Ripping Materialize out of this site was actually only a few hours work and luckily this is a hobby project, but if I’d of chosen Materialize commercially then I’d of had the tail-between-my-legs task of informing my project manager that we need to divert our roadmap to technical debt, and it’s all my fault. I don’t remember what I was thinking four years ago, maybe (I hope) I wouldn’t have considered Materialize commercially, but regardless, I had to reevaluate my approach to choosing an open source library.
Appreciation of risk
When choosing a package for an application, a different risk profile is acceptable based on the intended coupling between it and the application. When a package is critical to the structure of that application e.g. a UI library, risk should be considered much more carefully vs choosing a package to implement some exchangeable application feature e.g. an API client. In choosing Materialize over say Bootstrap as a UI library, I failed to identify it’s function as critical to the application and so failed to assign the correct risk profile throughout the decision.
Materialize surely looked nice, especially on mobile, but it did have some implementation issues, even for 2017.
- Poor choice of compatibility - even though IE 10’s flex support was over 3 years old when Materialize was in initial development, the grid system is based on floats, I kid you not. Worse, the primary maintainer dismissed the idea that Materialize could maintain compatibility with IE whilst using flex. Bootstrap managed it fine the same year during the v4 beta, whilst maintaining support for IE10+.
- Messing with browser native stuff - whilst decent frameworks will leave components alone that work better as native controls, Materialize had no such restraint and reimplemented some stuff that it really shouldn’t have e.g. the select, checkbox and date picker. This choice not only makes Materialize more prone to cross browser bugs, especially on mobile, but also breaks accessibility and performance on all platforms. Note that I have never used these offending components but I would still classify this as a smell for poor practise.
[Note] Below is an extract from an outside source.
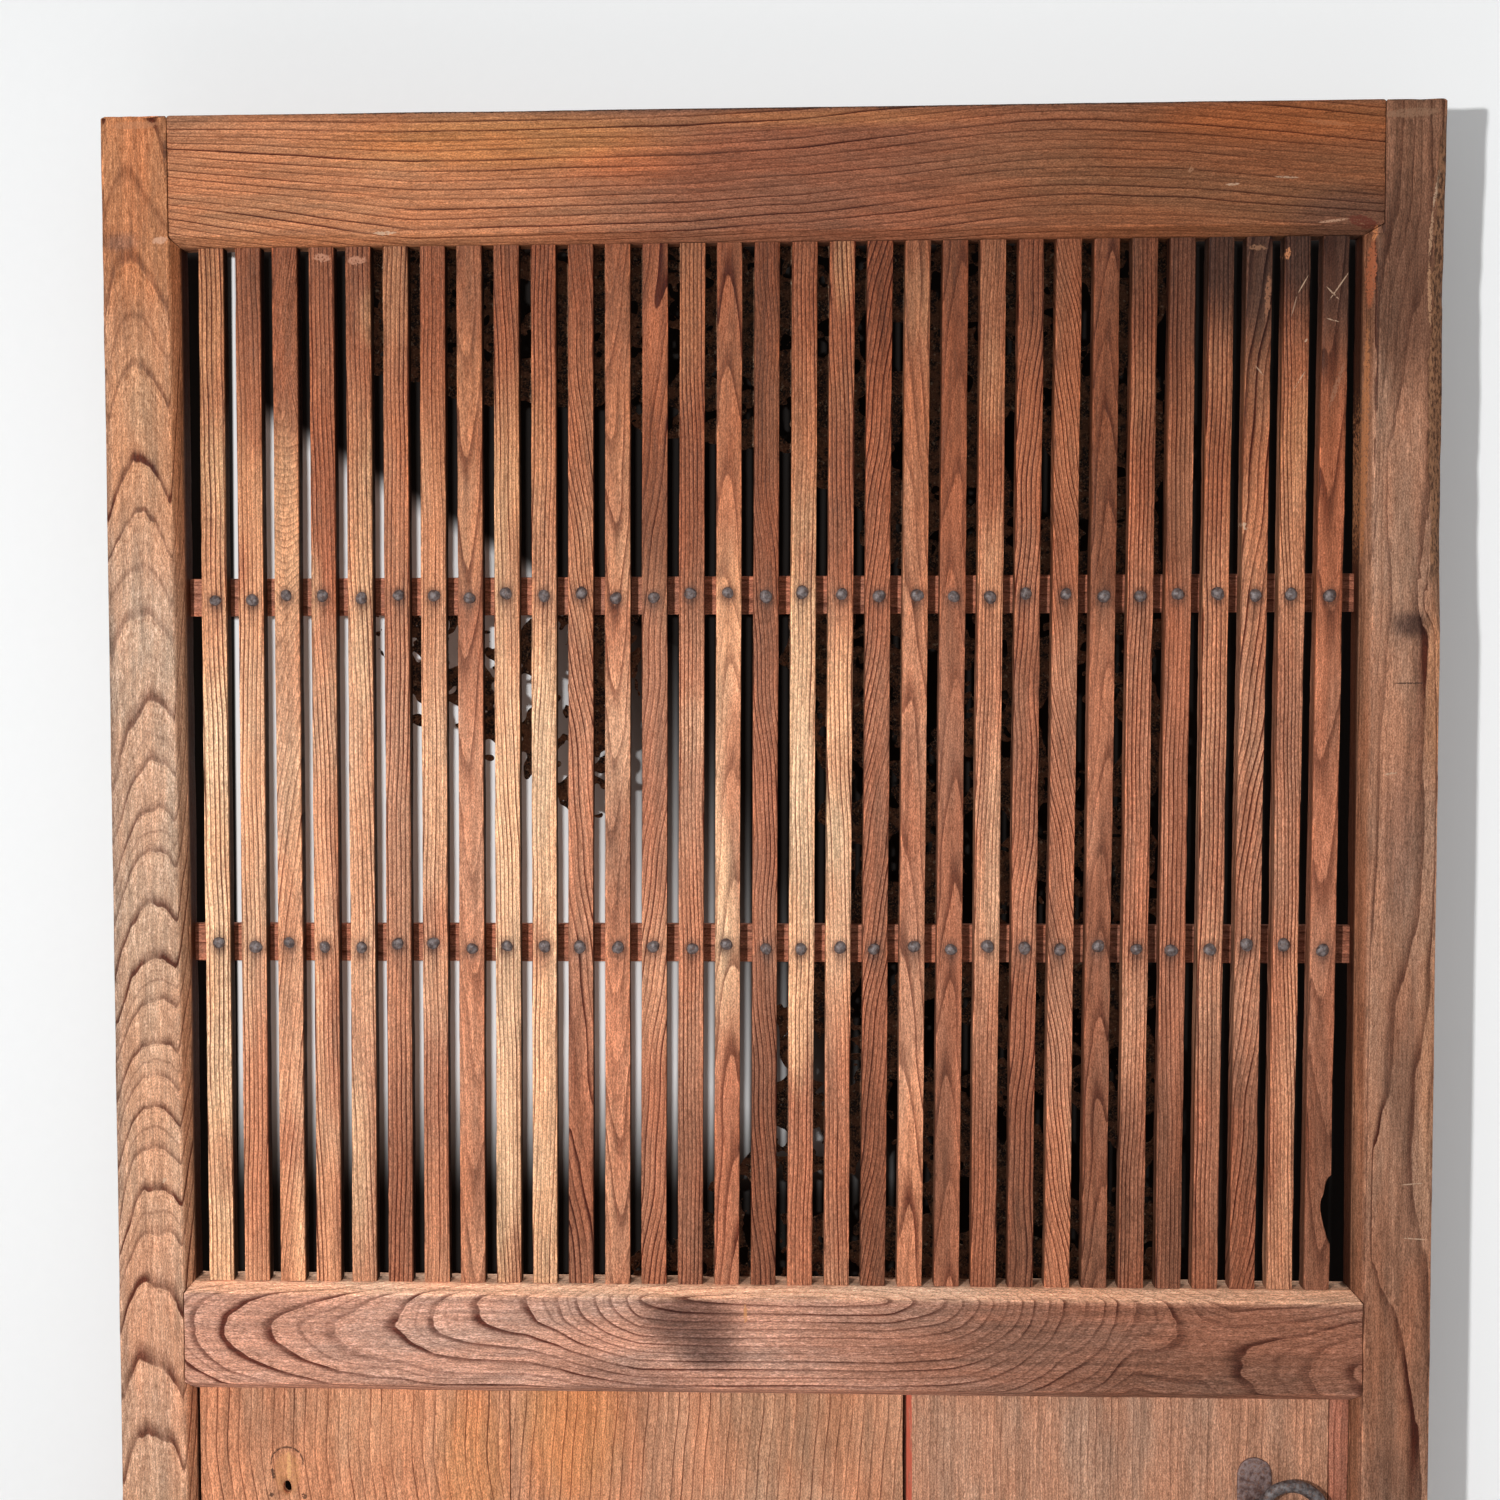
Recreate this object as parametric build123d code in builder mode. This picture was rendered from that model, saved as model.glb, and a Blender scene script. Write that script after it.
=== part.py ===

- Watch closely and it’s actually quite rough around the edges - content jerks around during transitions, components transition when they shouldn’t, things pop in on page load… it’s just not great. Even their demo site has bugs.
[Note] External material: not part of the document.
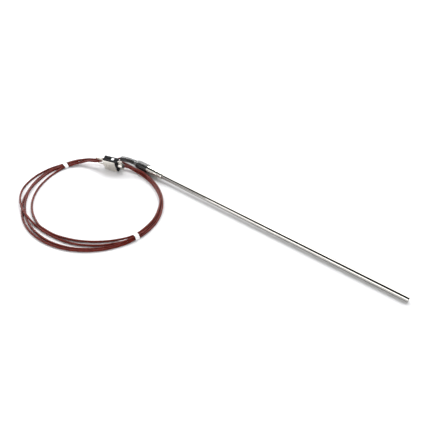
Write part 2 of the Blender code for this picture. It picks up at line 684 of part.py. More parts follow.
def make_label(frame):
    """The write-on label on the plug's narrow side."""
    top = PLUG_WIDTH / 2 + GAP
    block("write_on_label", (1.2 * MM, -0.9 * MM, top), (4.6 * MM, 2.1 * MM, top + 0.25 * MM), LABEL, frame)


def probe_frame():
    frame = bpy.data.objects.new("probe_frame", None)
    bpy.context.collection.objects.link(frame)
    frame.location = (0, 0, AXIS_HEIGHT)
    frame.rotation_euler = (0, TILT, 0)
    return frame


def main():
    clear_scene()
    probe = probe_frame()
    make_sheath(probe)
    make_element(probe)
    make_transition(probe)
    make_shrink_sleeve(probe)
    plug = plug_frame()
    make_plug_shells(plug)
    make_pins(plug)
    make_clamp(plug)
    make_label(plug)
    make_coil()
    make_loose_leads()
    for number, angle in enumerate(TIE_ANGLES, 1):
        make_tie("coil_tie_%d" % number, angle)


main()
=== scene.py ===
"""A metal-sheathed thermocouple probe with its coiled lead and miniature plug, on a pale table.

Lengths are metres. The probe lies along X with its closed tip towards +X; the table is z = 0.
"""
import json
import math

import bmesh
import bpy
from mathutils import Euler, Matrix, Vector


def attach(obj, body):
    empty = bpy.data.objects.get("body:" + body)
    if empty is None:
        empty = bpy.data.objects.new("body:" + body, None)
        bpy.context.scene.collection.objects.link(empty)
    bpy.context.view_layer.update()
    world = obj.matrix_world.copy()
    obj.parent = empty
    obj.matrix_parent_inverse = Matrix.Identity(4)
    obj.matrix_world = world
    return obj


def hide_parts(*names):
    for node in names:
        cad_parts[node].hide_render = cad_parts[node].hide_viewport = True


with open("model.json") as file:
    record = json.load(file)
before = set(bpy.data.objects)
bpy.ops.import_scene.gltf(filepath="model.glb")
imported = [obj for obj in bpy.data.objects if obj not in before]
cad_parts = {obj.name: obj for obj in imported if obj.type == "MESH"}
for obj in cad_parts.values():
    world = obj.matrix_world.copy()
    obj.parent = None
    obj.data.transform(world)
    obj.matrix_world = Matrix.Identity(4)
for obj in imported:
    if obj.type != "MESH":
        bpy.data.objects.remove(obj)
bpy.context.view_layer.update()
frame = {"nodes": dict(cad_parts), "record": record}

MM = 0.001
GAP = 0.3 * MM

# ---------------------------------------------------------------- camera

CAMERA_PLACE = (0.2125, -0.3217, 0.3401)
CAMERA_ABOVE_HORIZON = 41.0
CAMERA_HEADING = 37.81
LENS = 38.93

view_data = bpy.data.cameras.new("camera")
view_data.lens = LENS
view_data.sensor_width = 36
view_data.clip_start = 0.01
view_data.clip_end = 50
camera = bpy.data.objects.new("camera", view_data)
bpy.context.collection.objects.link(camera)
camera.location = CAMERA_PLACE
camera.rotation_euler = (math.radians(90 - CAMERA_ABOVE_HORIZON), 0, math.radians(CAMERA_HEADING))
bpy.context.scene.camera = camera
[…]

I don’t think anyone was actually using it commercially! Back in 2017 I must have looked at their showcase and told myself “yep, there’s some sites using it”. I’m not sure that I clicked them at the time but looking now, 5 are broken (one even spits out a MySql stacktrace!), 1 switched to Bootstrap and only 1 other that looks like a real business has remained using Materialize in 2021. Even though I wouldn’t have known back in 2017 that nearly half would disappear from the internet in 4 years, I should have seen that at least 4 were just personal blog sites and at max 2 seemed like legitimate commercial usage. If you fancy a laugh then take a look at the top right of the Materialize showcase screenshot for ‘Adbeus’.
Maintainer attitude and status
Materialize development was hosted from a personal GitHub account, and even after it’s popularity exploded, it failed to open up into an organisation or recruit a larger pool of maintainers.
Even in 2017, regardless of active development, the issues and ignored pull requests were piling up (238 issues and 144 PRs late 2017). This implies to me that the maintainers had a personal agenda for the project that they were racing to realise and so were not interested in distractions.
I also didn’t check out the statuses of the maintainers deeply enough at the time. Some quick digital detective work now, and I can see that both attended Carnegie Mellon University, where they were very likely students at the time and both had a very sporadic pattern of GitHub contributions (both are now completely AWOL as they likely now have day jobs and/or families). This isn’t necessarily a reason not to use a package but if developing the thing was an academic exercise then there’s a risk that once studies are over, the thing will be abandoned. It is far safer to choose a package that is backed by some commercial entity directly (like Twitter is to Bootstrap) or even by some individual backed by some commercial financial incentive. Jimmy Bogard’s projects are a great example of this. The company involved provides a decent guarantee of maintenance, even when Jimmy moves on from the company and loses interest.
When I’m picking a package to implement some critical feature of an application, for example the UI framework, I am now more careful in my decision-making process. I used to think:
“It’s a popular, open source package, if it fails then someone will just fork it.”
But now I see the naivety of this statement. Is anyone actually interested in forking it? If so, how long would the wait be for a decent fork? And at what cost, i.e. would I still choose to depend on it based on this new fork?
With that lesson learnt, here is my refined list requirements for choosing a critical package to be used by any application.
- Does it mine cypto?
- Is it a canonical solution to the problem e.g. is it referenced in a noteworthy blog article? Does anything template it? Does a Pluralsight course exist? Are there decent questions on StackOverflow?
- Does it use a permissive free software license?
- Is it under active development? Even if not, it could be considered ‘feature complete’ but must still be seeing security updates and bug fixes.
- Does it have a large and active community interest?
- NEW Are there any known vulnerabilities? If not, then have there been any previously and do the attitudes of the maintainers towards vulnerabilities align with your own?
- NEW Is there any actual commercial interest in keeping it maintained? (a handful of personal blogging sites don’t count!)
- NEW Is it under the exclusive control of a single individual? If yes then:
- Does that individual have a legitimate commercial interest to maintain it?
- Otherwise, does the individual seem open to outside contributions, is the individual contactable and does their attitude align with your own?
- NEW Is it actually any good?! A quick scan through the source code is sometimes all you’ll need to determine quality e.g.
- Are there any tests?
- Does it use outdated or deprecated features and dependencies?
- Does it introduce a potentially dangerous dependency?